Well, I wanted to make a nice trail, park a camper or 2 or 3 up there, maybe pathway lighting, possibly some cameras to be able to capture wild animals

on tape, and a few garden sheds, and maybe a guest house.

But the reality of this is, with such an inherent expense, and no zoning laws in the area, maybe it would be just better to use non CE solar solar systems?

I mean the home close to the road, I would want legit, so it can be insured and what not, but for little things like a camper or shed, is there really a downside to

running an "illegal" non certified solar system? Looks like 24 cents/watt for the blemished stuff. That could go a long way compared to cable and conduit expenses.

It would be fair to say, that I think installing a massive 1500ft power run, would cost more than everything plugged into it.

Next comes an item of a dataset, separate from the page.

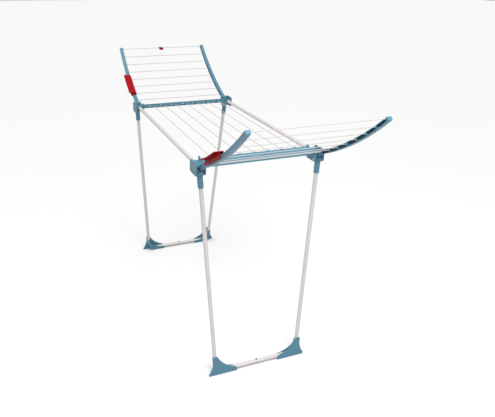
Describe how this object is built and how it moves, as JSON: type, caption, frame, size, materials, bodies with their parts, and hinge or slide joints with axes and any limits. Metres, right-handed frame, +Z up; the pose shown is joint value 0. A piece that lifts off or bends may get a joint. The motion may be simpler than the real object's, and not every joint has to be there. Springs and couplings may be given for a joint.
{
  "type": "clothes drying rack",
  "caption": "Folding clothes drying rack with long main lines, a raised curved wing at each end, and two bent-tube leg frames on moulded feet.",
  "frame": {"origin": "on the floor under the middle of the rack", "axes": "+X towards the front wing, along the main lines; +Y towards the right-hand side rail; +Z up"},
  "size_m": [1.9458, 0.615, 1.3026],
  "materials": {
    "coated_tube": "satin powder coat",
    "blue_moulding": "fine satin moulding",
    "line_coating": "smooth plastic coating on wire",
    "steel_pin": "bright zinc",
    "dark_rivet": "dark plated",
    "red_moulding": "semi-gloss moulding"
  },
  "bodies": {
    "frame": {"side_rail_left": "coated_tube", "side_rail_right": "coated_tube", "corner_bracket_front_left": "blue_moulding", "corner_bracket_front_right": "blue_moulding", "corner_bracket_rear_left": "blue_moulding", "corner_bracket_rear_right": "blue_moulding", "corner_cover_front_left": "blue_moulding", "corner_cover_front_right": "blue_moulding", "corner_cover_rear_left": "blue_moulding", "corner_cover_rear_right": "blue_moulding", "cross_rail_front": "blue_moulding", "cross_rail_rear": "blue_moulding", "leg_pivot_pins": "steel_pin", "wing_pivot_pins": "steel_pin", "main_lines": "line_coating", "main_line_crimps": "steel_pin"},
    "front_wing": {"front_wing_arm_left": "blue_moulding", "front_wing_arm_right": "blue_moulding", "front_wing_lines": "line_coating", "front_wing_crimps": "steel_pin", "front_wing_holder": "red_moulding"},
    "rear_wing": {"rear_wing_arm_left": "blue_moulding", "rear_wing_arm_right": "blue_moulding", "rear_wing_lines": "line_coating", "rear_wing_crimps": "steel_pin", "rear_wing_holder": "red_moulding"},
    "front_leg_frame": {"front_leg_tube_left": "coated_tube", "front_leg_hinge_left": "blue_moulding", "front_foot_left": "blue_moulding", "front_leg_tube_right": "coated_tube", "front_leg_hinge_right": "blue_moulding", "front_foot_right": "blue_moulding", "front_leg_rivet": "dark_rivet"},
    "rear_leg_frame": {"rear_leg_tube_left": "coated_tube", "rear_leg_hinge_left": "blue_moulding", "rear_foot_left": "blue_moulding", "rear_leg_tube_right": "coated_tube", "rear_leg_hinge_right": "blue_moulding", "rear_foot_right": "blue_moulding", "rear_leg_rivet": "dark_rivet"},
    "clip": {"rear_wing_clip": "red_moulding"}
  },
  "joints": [
    {"name": "front_wing_fold", "type": "hinge", "parent": "frame", "child": "front_wing", "pos_m": [0.549, 0, 1.03], "axis": [0, -1, 0], "range_deg": [0, 142]},
    {"name": "rear_wing_fold", "type": "hinge", "parent": "frame", "child": "rear_wing", "pos_m": [-0.549, 0, 1.03], "axis": [0, 1, 0], "range_deg": [0, 142]},
    {"name": "front_leg_fold", "type": "hinge", "parent": "frame", "child": "front_leg_frame", "pos_m": [0.54, 0, 0.992], "axis": [0, 1, 0], "range_deg": [0, 94]},
    {"name": "rear_leg_fold", "type": "hinge", "parent": "frame", "child": "rear_leg_frame", "pos_m": [-0.54, 0, 0.992], "axis": [0, -1, 0], "range_deg": [0, 91.7]},
    {"name": "clip_turn", "type": "hinge", "parent": "rear_wing", "child": "clip", "pos_m": [-0.95901, -0.011, 1.29328], "axis": [0, 1, 0], "range_deg": [-80, 80]}
  ]
}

Anyone ever see an installation similar to this, or have any ideas?


----------



## fatboy (Nov 22, 2014)

Good luck.......I can't give you any advice........


----------



## cda (Nov 22, 2014)

Occupied full time

Or

Occupied occasionally  ??


----------



## parkland (Nov 22, 2014)

Eventually full time in the house.

For now, seasonal, or here and there.

I was originally thinking of just using a listeroid generator for the house even, but then I though the wife isn't going to appreciate

dealing with that if she goes there herself.

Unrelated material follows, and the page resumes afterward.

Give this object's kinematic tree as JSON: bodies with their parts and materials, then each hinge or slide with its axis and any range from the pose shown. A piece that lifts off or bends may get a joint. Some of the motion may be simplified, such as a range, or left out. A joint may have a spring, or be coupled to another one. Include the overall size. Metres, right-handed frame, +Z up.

I could use seperate solar systems for say a camper, shed, hot tub shack, path lighting etc, but the question becomes, how much

hassle will that all generate over the years opposed to a normal electrical system.

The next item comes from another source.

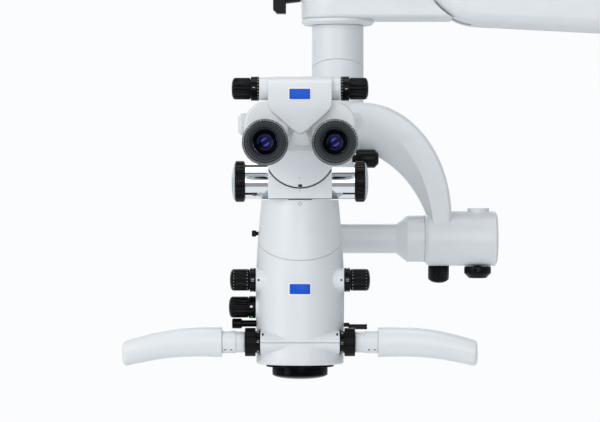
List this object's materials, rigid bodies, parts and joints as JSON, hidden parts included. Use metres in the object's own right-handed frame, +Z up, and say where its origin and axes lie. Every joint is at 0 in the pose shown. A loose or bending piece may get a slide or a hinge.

I've never had this much room to play with, and I have a lot of plans, most of them involving electricity to at least a small extent.

I know theres no magic answer, but it is something I have to start thinking about, because it will effect all the planning from the start.


----------



## cda (Nov 22, 2014)

sounds like permanat power is the way to go, cannot advise you on how to set that up


----------



## MASSDRIVER (Nov 22, 2014)

They have these cool things called "gen-or-a-tors".

For the comparable expense you could buy one that's pretty bada55.

Then a windmill and a forklift battery.

There ya go.

Brent.


----------



## Mech (Nov 22, 2014)

> They have these cool things called "gen-or-a-tors".


You beat me to it Brent.

Look into a propane generator, stove, oven, fridge, water heater, and furnace.


----------



## north star (Nov 22, 2014)

*= + =*

Is there any running water nearby ( i.e. - stream, crick, waterfall, etc.  ) ?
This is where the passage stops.